___ Recorded information ___
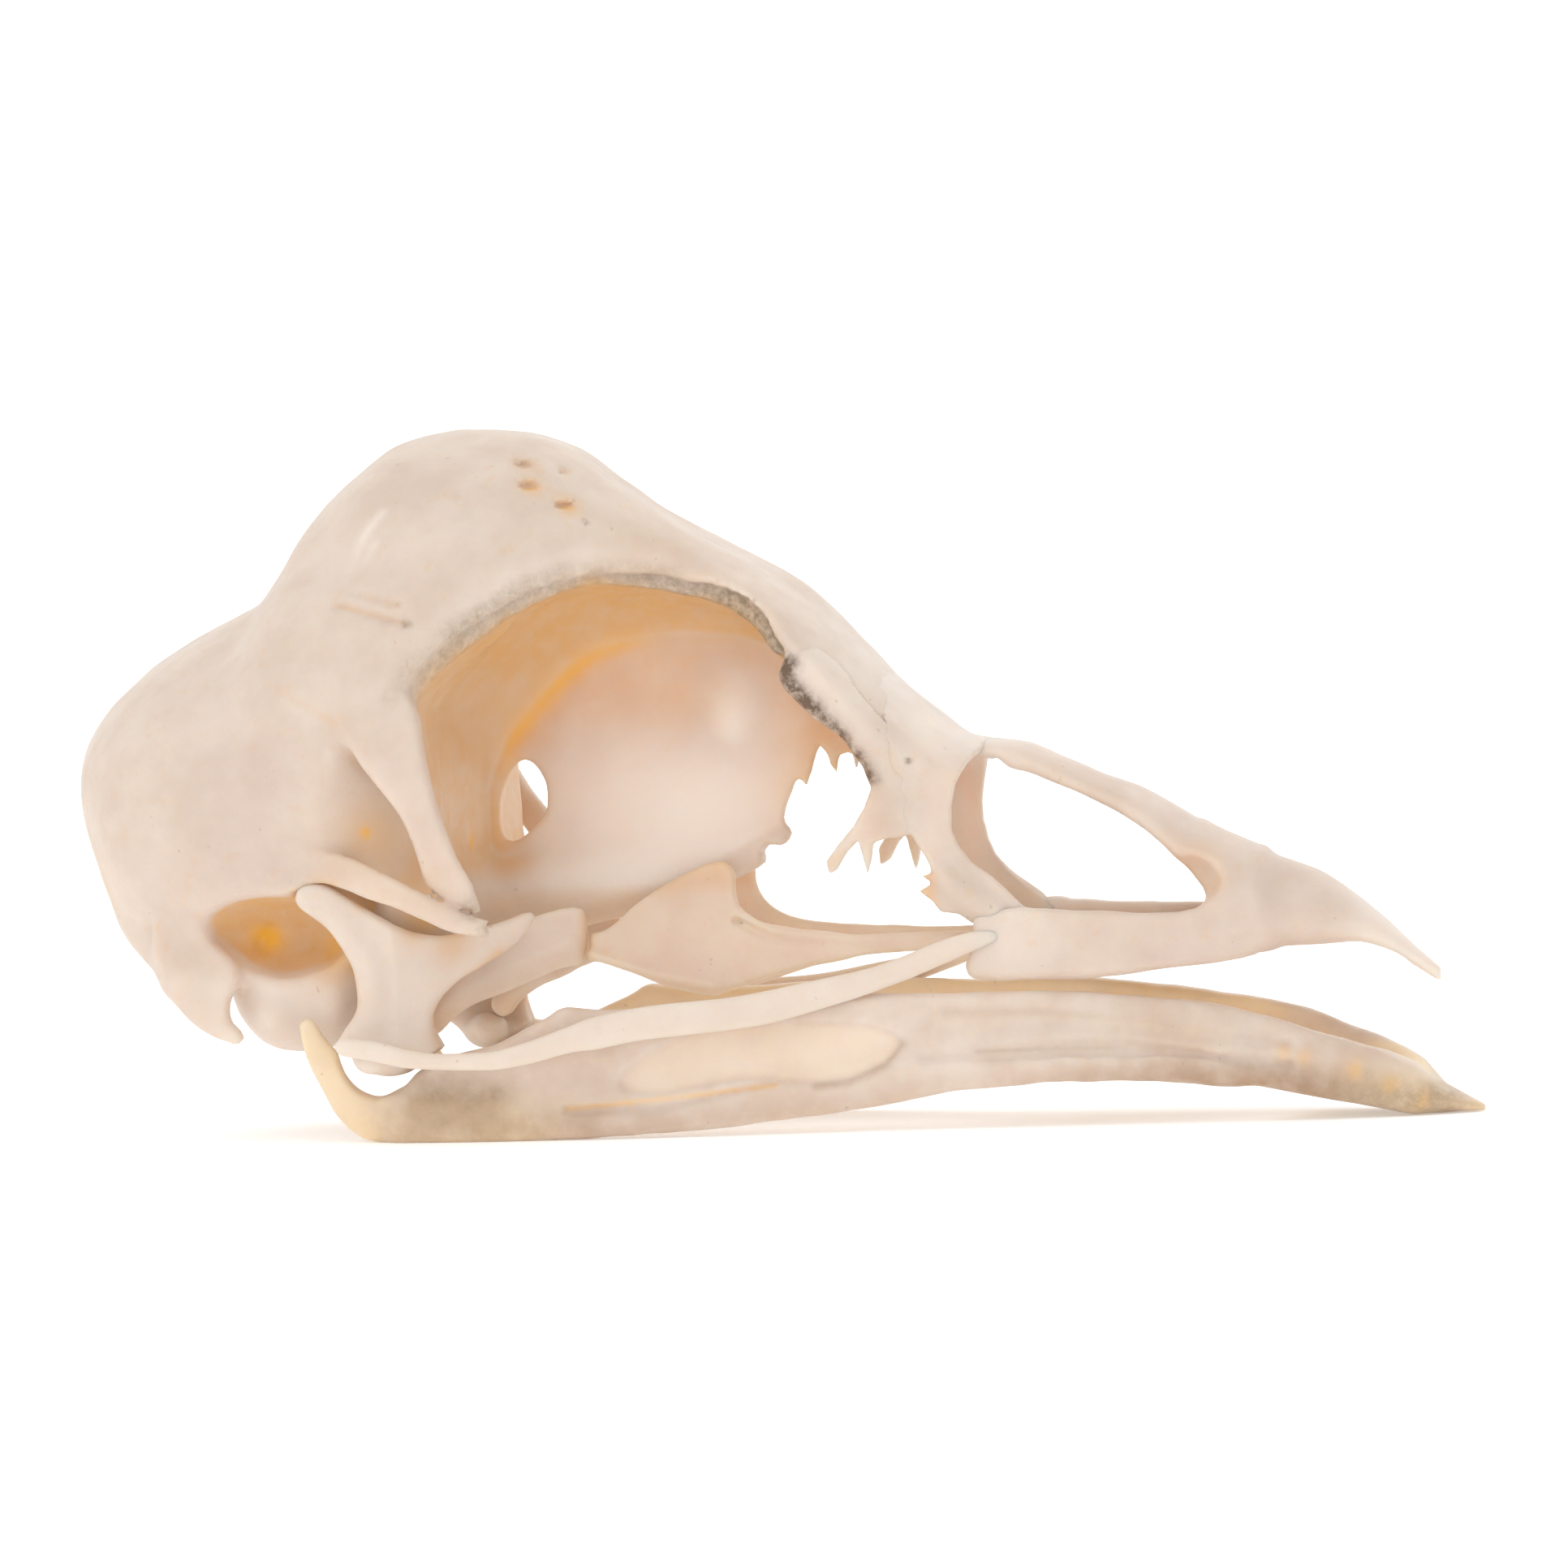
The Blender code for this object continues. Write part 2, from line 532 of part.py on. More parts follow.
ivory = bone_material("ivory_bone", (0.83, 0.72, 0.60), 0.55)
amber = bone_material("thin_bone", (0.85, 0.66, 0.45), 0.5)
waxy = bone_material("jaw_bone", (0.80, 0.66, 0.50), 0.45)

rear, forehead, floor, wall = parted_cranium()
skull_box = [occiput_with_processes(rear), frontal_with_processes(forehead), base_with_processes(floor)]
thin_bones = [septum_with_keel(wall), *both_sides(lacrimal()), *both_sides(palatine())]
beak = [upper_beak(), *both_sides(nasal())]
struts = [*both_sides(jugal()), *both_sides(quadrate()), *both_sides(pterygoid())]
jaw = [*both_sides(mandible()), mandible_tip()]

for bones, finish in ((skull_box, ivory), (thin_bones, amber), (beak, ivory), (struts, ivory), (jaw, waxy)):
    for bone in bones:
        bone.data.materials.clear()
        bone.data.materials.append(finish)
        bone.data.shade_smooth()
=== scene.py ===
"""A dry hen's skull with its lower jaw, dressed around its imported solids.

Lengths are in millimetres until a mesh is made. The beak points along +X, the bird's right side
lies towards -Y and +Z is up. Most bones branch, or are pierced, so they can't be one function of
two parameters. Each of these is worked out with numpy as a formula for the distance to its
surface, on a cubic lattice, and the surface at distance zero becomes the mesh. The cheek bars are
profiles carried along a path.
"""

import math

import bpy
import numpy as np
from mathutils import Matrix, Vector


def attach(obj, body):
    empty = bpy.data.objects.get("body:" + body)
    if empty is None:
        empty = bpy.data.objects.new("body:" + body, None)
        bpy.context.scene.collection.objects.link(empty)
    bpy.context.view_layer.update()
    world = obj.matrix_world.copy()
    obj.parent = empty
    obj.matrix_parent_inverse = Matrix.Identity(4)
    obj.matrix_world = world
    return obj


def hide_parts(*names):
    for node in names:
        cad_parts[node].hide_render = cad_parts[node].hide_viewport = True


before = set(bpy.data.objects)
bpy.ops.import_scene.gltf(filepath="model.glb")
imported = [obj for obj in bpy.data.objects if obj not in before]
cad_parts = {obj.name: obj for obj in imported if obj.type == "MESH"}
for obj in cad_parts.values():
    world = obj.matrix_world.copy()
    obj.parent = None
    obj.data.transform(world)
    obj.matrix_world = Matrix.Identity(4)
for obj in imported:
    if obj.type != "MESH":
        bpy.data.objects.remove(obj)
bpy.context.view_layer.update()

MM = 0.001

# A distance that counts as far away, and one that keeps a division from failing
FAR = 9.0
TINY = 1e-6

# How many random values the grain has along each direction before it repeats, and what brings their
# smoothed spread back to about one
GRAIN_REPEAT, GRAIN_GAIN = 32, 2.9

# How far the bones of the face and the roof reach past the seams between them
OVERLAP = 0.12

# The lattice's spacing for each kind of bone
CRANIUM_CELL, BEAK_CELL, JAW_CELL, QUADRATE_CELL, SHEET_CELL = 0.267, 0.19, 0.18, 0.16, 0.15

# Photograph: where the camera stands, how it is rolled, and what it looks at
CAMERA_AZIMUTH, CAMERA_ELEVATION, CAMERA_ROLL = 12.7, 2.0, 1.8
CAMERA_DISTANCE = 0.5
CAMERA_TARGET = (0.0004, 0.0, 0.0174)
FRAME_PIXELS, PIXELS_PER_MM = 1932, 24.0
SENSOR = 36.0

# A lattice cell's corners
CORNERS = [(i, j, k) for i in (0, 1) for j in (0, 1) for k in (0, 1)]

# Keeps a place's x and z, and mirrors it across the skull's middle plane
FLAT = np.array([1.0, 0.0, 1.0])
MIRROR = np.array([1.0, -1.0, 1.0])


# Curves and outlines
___
Write out each line exactly as it appears, from the line with "for bones, finish" up to and including the line with "TINY = 1e-6".

for bones, finish in ((skull_box, ivory), (thin_bones, amber), (beak, ivory), (struts, ivory), (jaw, waxy)):
    for bone in bones:
        bone.data.materials.clear()
        bone.data.materials.append(finish)
        bone.data.shade_smooth()
=== scene.py ===
"""A dry hen's skull with its lower jaw, dressed around its imported solids.

Lengths are in millimetres until a mesh is made. The beak points along +X, the bird's right side
lies towards -Y and +Z is up. Most bones branch, or are pierced, so they can't be one function of
two parameters. Each of these is worked out with numpy as a formula for the distance to its
surface, on a cubic lattice, and the surface at distance zero becomes the mesh. The cheek bars are
profiles carried along a path.
"""

import math

import bpy
import numpy as np
from mathutils import Matrix, Vector


def attach(obj, body):
    empty = bpy.data.objects.get("body:" + body)
    if empty is None:
        empty = bpy.data.objects.new("body:" + body, None)
        bpy.context.scene.collection.objects.link(empty)
    bpy.context.view_layer.update()
    world = obj.matrix_world.copy()
    obj.parent = empty
    obj.matrix_parent_inverse = Matrix.Identity(4)
    obj.matrix_world = world
    return obj


def hide_parts(*names):
    for node in names:
        cad_parts[node].hide_render = cad_parts[node].hide_viewport = True


before = set(bpy.data.objects)
bpy.ops.import_scene.gltf(filepath="model.glb")
imported = [obj for obj in bpy.data.objects if obj not in before]
cad_parts = {obj.name: obj for obj in imported if obj.type == "MESH"}
for obj in cad_parts.values():
    world = obj.matrix_world.copy()
    obj.parent = None
    obj.data.transform(world)
    obj.matrix_world = Matrix.Identity(4)
for obj in imported:
    if obj.type != "MESH":
        bpy.data.objects.remove(obj)
bpy.context.view_layer.update()

MM = 0.001

# A distance that counts as far away, and one that keeps a division from failing
FAR = 9.0
TINY = 1e-6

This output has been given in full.